Academic background
- Education: RN, University at Albany, SUNY MS, Syracuse University MPH, Harvard University PhD, 1997, University of Rochester
- Thesis: Models of delivery of prenatal and childbirth care (1997)

Academic work
- Institutions: Columbia University School of Nursing
- Main interests: nursing homes

= Patricia Stone =

American nurse

Patricia Williams Stone is an American nurse. During the COVID-19 pandemic, Stone was elected to the National Academy of Medicine for her "expertise and sustained scholarly efforts in real-world comparative and economic evaluations of improving the quality of care and specifically preventing health care-associated infections."

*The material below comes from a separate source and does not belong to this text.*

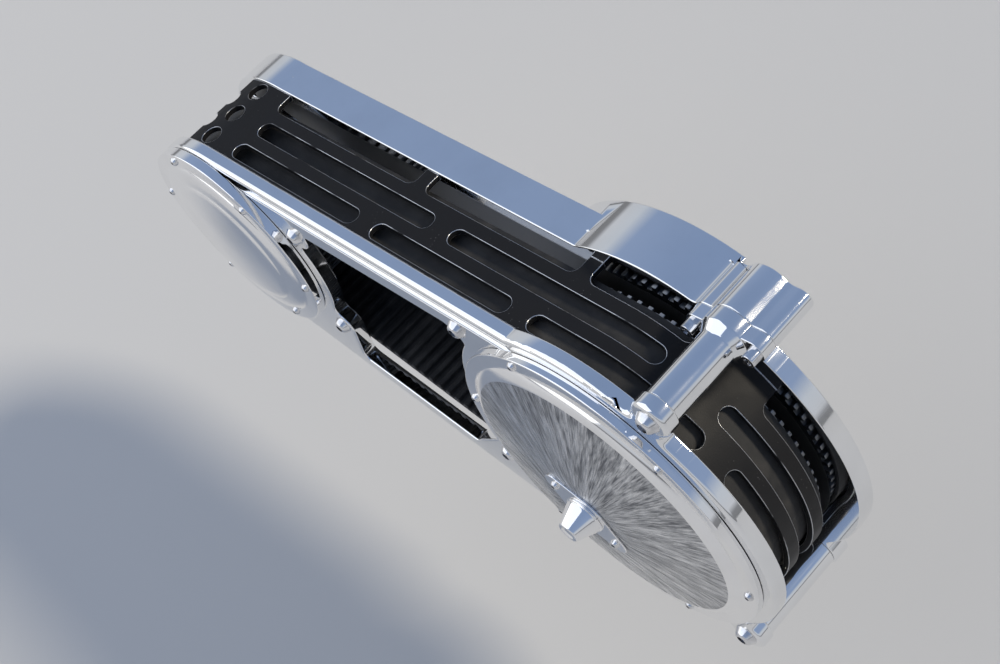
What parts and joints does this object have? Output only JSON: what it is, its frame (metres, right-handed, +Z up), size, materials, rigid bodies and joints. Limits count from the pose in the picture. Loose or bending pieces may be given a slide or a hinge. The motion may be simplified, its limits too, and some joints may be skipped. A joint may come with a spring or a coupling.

==Early life and education==
Stone completed her registered nurse designation at the University at Albany, SUNY. She received a master of science from Syracuse University and a Master of Public Health at Harvard University. She then completed her PhD at the University of Rochester.

==Career==
During the COVID-19 pandemic, Stone and colleagues Sonia Y. Angell, Andrea Baccarelli, Wendy Chung, and Kam W. Leong were elected to the National Academy of Medicine. She was elected due to her "expertise and sustained scholarly efforts in real-world comparative and economic evaluations of improving the quality of care and specifically preventing health care-associated infections." She was also named to the Mitre Corporation's 25-member independent Coronavirus Commission for Safety and Quality in Nursing Homes. In 2021, Stone officially stepped up as editor in chief of the American Journal of Infection Control following the retirement of Elaine Larson.